Crawdad. They're tasty. Ish. Tasty-ish. Fantastic with a garlic butter sauce.

Happy New Year, everyone. I should of come and found you on Red Creek, Price. Still, kind of nice to know we were both on somewhat nearby cliffs in the dawning sun writing letters to each other with frozen fingers. We need to get more Jim Croce for our roadtrip. Take care of that while I'm on the trail.
7 comments:
Cin bugs - Yup, you're dead on.
Grubs - no way. Taste like dirt and grub poo.
Ants - if you can, squish the head b4 chomping them down.
Crawdads aren't worth it.
Jim Croce is fantastic.
Watch out for ghosts.
Eerie.
Your stories make me jealous. I would like to be out on the desert, getting hit by fire rocks from Uncle Gene. And the only exotic thing I ate last week were some Pita Chips.
Maybe I can commit a few felonies, disrespect my parents, and then get led through the desert by you. My resolution...
I just had to comment on your post. I'm Jason's sis, by the way. I can't believe you are brave enough to eat all those gross things and I applaud you for it.
I totally and completely believe in ghosts and was hooked into your story. I'm glad you didn't make it to their fire that night.
Julia, you're welcome here anytime! I admit I've snuck onto your blog as well--your kids are adorable and you are hilarious. So, did you study English then? I feel like I read/heard that. That's what I studied so I'm curious.
Joe, you would be the most cantankerous young walker yet. Go rob a gas station and get yourself down here. I'll teach you and Price the correct way to appreciate grubs.
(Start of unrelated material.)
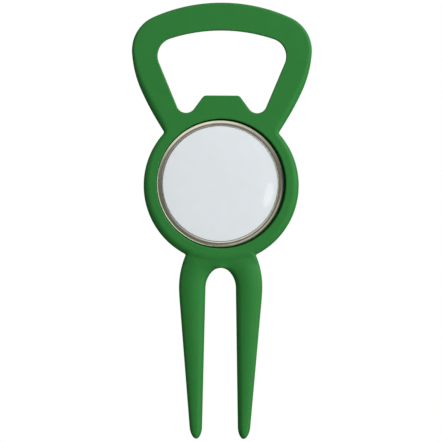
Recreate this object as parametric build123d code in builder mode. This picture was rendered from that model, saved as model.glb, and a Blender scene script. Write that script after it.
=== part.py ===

Because they definitely taste like peas. Or sprouts.
I've had a grub and thought it tasted like peanuts. Or at least nutty.
All I have to say is gross. Em, guess whose blog I found...Troy Scoffield. I love this blogging stuff...if only I could find Tony Austin or Justin Miller.
Jen, have I told you Danny Hinton keeps texting me? It's weirding me out. But I keep texting back because it makes me miss you. I should be texting you. Except texting is so lame. I need another trip back east.